→ Stated task
Could you output each line of the data that follows exactly?

--- Start Provided data ---

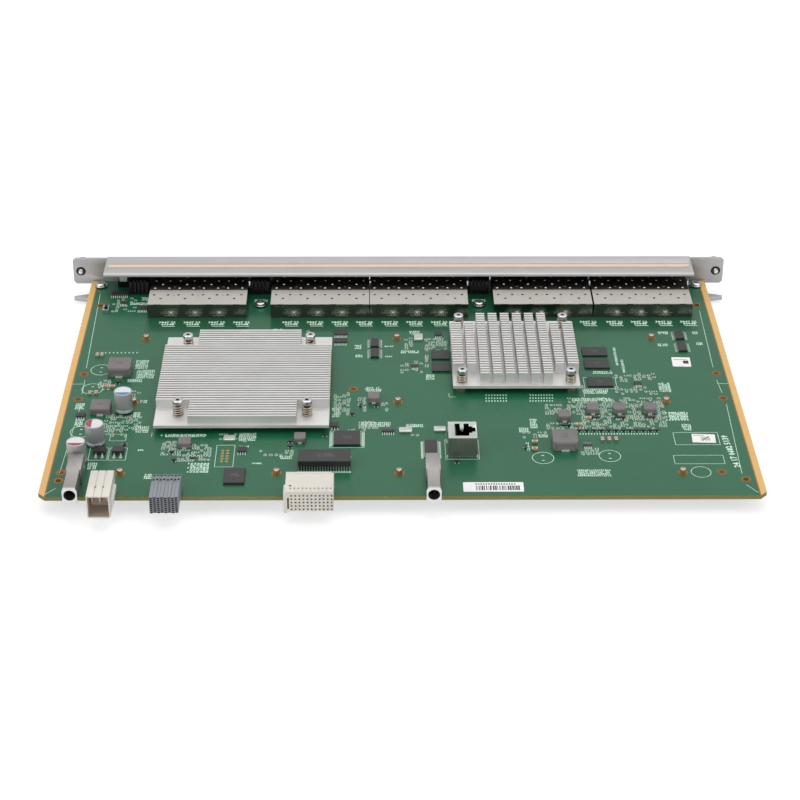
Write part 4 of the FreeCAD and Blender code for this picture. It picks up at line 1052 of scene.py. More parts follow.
class LINECARD_OT_capacitors(bpy.types.Operator):
    """Models the electrolytic cans: crimped foot, rolled rim and a marked top"""
    bl_idname = "linecard.capacitors"
    bl_label = "Electrolytic capacitors"

    def execute(self, context):
        seated(joined([self.can(*each) for each in CANS]), "marked_cans",
               replaces=("electrolytic_capacitors",))
        return {"FINISHED"}

    def can(self, spot, turn, mark):
        """One can at the origin, its mark towards the near side, then turned and moved."""
        radius, high, inner, mark_edge = 4.9, 12.5, 4.35, -0.3 * 4.35
        can = drum(radius, 0.9, high, 40)
        with Bench(can) as bench:
            bench.edges(rim_above(high - 0.01))
            bench.bevel(0.35, 3)
            for level in (2.0, 2.5, 3.0):
                bench.slice((0, 0, level), (0, 0, 1))
            bench.edges(rim_at(2.5))
            bench.resize(0.93, 0.93, 1)
            bench.faces(facing("z", 0.99))
            bench.inset(radius - 0.35 - inner)
            bench.extrude(z=-0.2)
            bench.faces(lambda middle, lean: lean.z > 0.99 and abs(middle.z - high + 0.2) < 0.02)
            bpy.ops.mesh.bisect(plane_co=(0, mark_edge * MM, 0), plane_no=(0, 1, 0))
        finished_with(can, "can_aluminium", "can_top_white", mark)
        with Bench(can) as bench:
            for slot, limit in ((1, radius), (2, mark_edge)):
                bench.faces(lambda middle, lean: lean.z > 0.99 and middle.z < high - 0.1
                            and middle.y < limit)
                bench.paint(slot)
        foot = drum(radius - 0.35, 0.0, 1.2, 32)
        with Bench(foot) as bench:
            bench.edges(rim_below(0.1))
            bench.bevel(0.3, 2)
        finished_with(foot, "black_resin")
        whole = joined([can, foot])
        whole.data.transform(Matrix.Translation(Vector((*spot, 0)) * MM)
                             @ Matrix.Rotation(math.radians(turn), 4, "Z"))
        return whole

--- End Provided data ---

→ Result
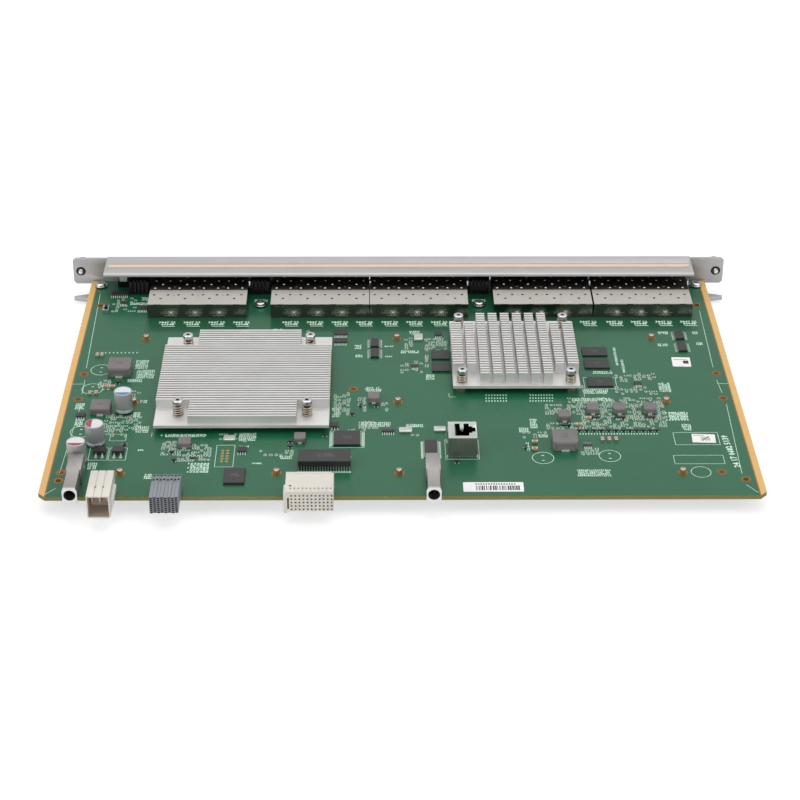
Write part 4 of the FreeCAD and Blender code for this picture. It picks up at line 1052 of scene.py. More parts follow.
class LINECARD_OT_capacitors(bpy.types.Operator):
    """Models the electrolytic cans: crimped foot, rolled rim and a marked top"""
    bl_idname = "linecard.capacitors"
    bl_label = "Electrolytic capacitors"

    def execute(self, context):
        seated(joined([self.can(*each) for each in CANS]), "marked_cans",
               replaces=("electrolytic_capacitors",))
        return {"FINISHED"}

    def can(self, spot, turn, mark):
        """One can at the origin, its mark towards the near side, then turned and moved."""
        radius, high, inner, mark_edge = 4.9, 12.5, 4.35, -0.3 * 4.35
        can = drum(radius, 0.9, high, 40)
        with Bench(can) as bench:
            bench.edges(rim_above(high - 0.01))
            bench.bevel(0.35, 3)
            for level in (2.0, 2.5, 3.0):
                bench.slice((0, 0, level), (0, 0, 1))
            bench.edges(rim_at(2.5))
            bench.resize(0.93, 0.93, 1)
            bench.faces(facing("z", 0.99))
            bench.inset(radius - 0.35 - inner)
            bench.extrude(z=-0.2)
            bench.faces(lambda middle, lean: lean.z > 0.99 and abs(middle.z - high + 0.2) < 0.02)
            bpy.ops.mesh.bisect(plane_co=(0, mark_edge * MM, 0), plane_no=(0, 1, 0))
        finished_with(can, "can_aluminium", "can_top_white", mark)
        with Bench(can) as bench:
            for slot, limit in ((1, radius), (2, mark_edge)):
                bench.faces(lambda middle, lean: lean.z > 0.99 and middle.z < high - 0.1
                            and middle.y < limit)
                bench.paint(slot)
        foot = drum(radius - 0.35, 0.0, 1.2, 32)
        with Bench(foot) as bench:
            bench.edges(rim_below(0.1))
            bench.bevel(0.3, 2)
        finished_with(foot, "black_resin")
        whole = joined([can, foot])
        whole.data.transform(Matrix.Translation(Vector((*spot, 0)) * MM)
                             @ Matrix.Rotation(math.radians(turn), 4, "Z"))
        return whole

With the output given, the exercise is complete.